** START Exercise data **

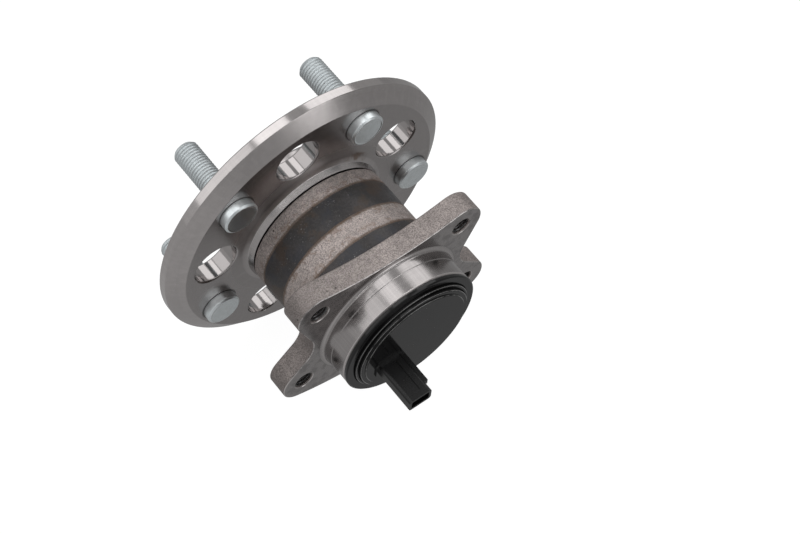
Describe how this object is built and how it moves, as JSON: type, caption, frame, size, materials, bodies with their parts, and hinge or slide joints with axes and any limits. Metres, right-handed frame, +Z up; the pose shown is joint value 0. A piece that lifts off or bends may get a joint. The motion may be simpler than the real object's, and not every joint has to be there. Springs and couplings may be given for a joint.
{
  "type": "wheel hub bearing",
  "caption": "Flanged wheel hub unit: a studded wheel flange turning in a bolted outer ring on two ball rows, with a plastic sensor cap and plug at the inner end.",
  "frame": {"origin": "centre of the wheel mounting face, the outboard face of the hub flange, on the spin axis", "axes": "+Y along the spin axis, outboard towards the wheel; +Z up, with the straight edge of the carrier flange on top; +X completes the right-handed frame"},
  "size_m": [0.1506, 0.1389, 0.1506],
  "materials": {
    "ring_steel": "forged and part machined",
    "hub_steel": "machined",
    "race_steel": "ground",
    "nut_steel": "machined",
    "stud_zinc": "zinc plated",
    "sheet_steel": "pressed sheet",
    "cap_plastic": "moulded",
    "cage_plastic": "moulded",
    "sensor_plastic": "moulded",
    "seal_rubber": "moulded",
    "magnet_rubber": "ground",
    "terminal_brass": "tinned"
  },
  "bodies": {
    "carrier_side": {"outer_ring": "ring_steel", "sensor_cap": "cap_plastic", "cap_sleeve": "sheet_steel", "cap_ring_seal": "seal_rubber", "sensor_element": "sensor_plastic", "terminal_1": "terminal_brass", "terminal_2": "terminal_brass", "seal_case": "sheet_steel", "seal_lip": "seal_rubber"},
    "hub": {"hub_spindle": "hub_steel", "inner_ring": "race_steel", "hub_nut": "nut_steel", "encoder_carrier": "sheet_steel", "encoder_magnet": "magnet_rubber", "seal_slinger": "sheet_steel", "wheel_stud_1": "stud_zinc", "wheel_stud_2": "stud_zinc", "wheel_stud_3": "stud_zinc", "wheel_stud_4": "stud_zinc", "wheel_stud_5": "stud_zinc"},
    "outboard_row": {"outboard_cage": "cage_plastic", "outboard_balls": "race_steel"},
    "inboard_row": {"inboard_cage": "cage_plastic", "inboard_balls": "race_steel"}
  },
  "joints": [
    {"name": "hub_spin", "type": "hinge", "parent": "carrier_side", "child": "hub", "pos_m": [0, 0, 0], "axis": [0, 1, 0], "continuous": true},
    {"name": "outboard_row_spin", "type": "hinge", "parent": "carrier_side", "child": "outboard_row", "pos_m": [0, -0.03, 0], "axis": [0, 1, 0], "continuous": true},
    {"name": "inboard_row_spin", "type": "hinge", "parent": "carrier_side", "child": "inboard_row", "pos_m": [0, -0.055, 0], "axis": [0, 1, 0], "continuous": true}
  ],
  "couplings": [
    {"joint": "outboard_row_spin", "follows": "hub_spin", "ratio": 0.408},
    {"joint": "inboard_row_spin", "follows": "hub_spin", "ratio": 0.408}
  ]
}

** END Exercise data **
** START Exercise data **

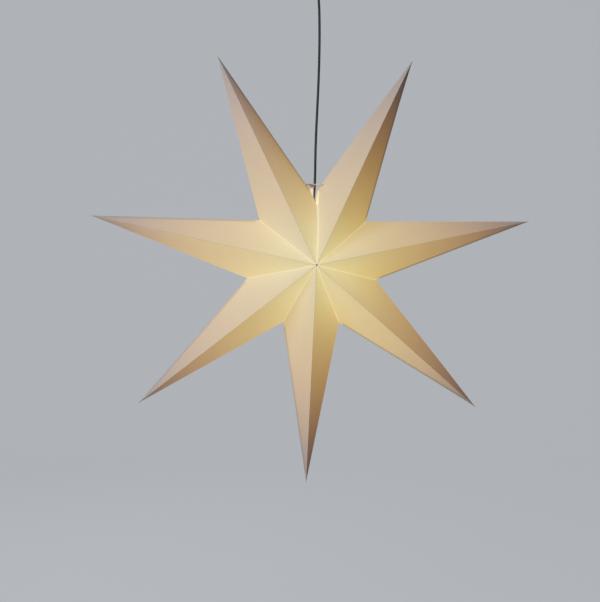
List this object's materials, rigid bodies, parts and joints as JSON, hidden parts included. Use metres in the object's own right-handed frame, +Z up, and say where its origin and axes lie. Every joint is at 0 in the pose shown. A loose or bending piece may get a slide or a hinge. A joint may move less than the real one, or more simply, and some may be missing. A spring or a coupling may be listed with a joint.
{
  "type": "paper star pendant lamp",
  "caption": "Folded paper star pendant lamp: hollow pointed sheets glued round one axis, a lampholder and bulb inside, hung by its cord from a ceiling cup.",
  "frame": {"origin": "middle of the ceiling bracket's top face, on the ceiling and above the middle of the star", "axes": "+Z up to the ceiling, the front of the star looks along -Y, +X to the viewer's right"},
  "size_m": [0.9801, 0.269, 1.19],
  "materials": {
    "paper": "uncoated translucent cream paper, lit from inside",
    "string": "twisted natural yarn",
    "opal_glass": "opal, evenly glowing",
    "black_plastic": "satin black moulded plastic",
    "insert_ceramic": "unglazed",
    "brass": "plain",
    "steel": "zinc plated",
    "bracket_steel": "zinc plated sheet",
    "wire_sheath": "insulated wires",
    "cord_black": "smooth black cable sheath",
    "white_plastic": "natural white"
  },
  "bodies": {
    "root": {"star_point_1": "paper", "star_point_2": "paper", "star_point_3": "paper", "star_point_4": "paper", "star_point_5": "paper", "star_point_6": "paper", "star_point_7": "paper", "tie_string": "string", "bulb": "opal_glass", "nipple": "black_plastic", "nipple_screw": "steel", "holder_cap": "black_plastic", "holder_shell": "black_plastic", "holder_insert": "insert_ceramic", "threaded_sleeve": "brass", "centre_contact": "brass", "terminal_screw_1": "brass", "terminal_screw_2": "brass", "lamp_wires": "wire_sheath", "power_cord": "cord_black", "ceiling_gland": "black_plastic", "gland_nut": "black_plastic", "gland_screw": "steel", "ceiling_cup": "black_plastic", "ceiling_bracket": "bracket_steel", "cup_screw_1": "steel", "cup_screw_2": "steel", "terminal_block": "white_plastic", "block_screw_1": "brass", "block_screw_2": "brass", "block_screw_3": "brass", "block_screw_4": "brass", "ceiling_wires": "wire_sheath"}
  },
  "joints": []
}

** END Exercise data **

§ **Written instruction**: Take every line containing the word "bodies" and copy it.

§ **Completed task**:
Describe how this object is built and how it moves, as JSON: type, caption, frame, size, materials, bodies with their parts, and hinge or slide joints with axes and any limits. Metres, right-handed frame, +Z up; the pose shown is joint value 0. A piece that lifts off or bends may get a joint. The motion may be simpler than the real object's, and not every joint has to be there. Springs and couplings may be given for a joint.
  "bodies": {
List this object's materials, rigid bodies, parts and joints as JSON, hidden parts included. Use metres in the object's own right-handed frame, +Z up, and say where its origin and axes lie. Every joint is at 0 in the pose shown. A loose or bending piece may get a slide or a hinge. A joint may move less than the real one, or more simply, and some may be missing. A spring or a coupling may be listed with a joint.
  "bodies": {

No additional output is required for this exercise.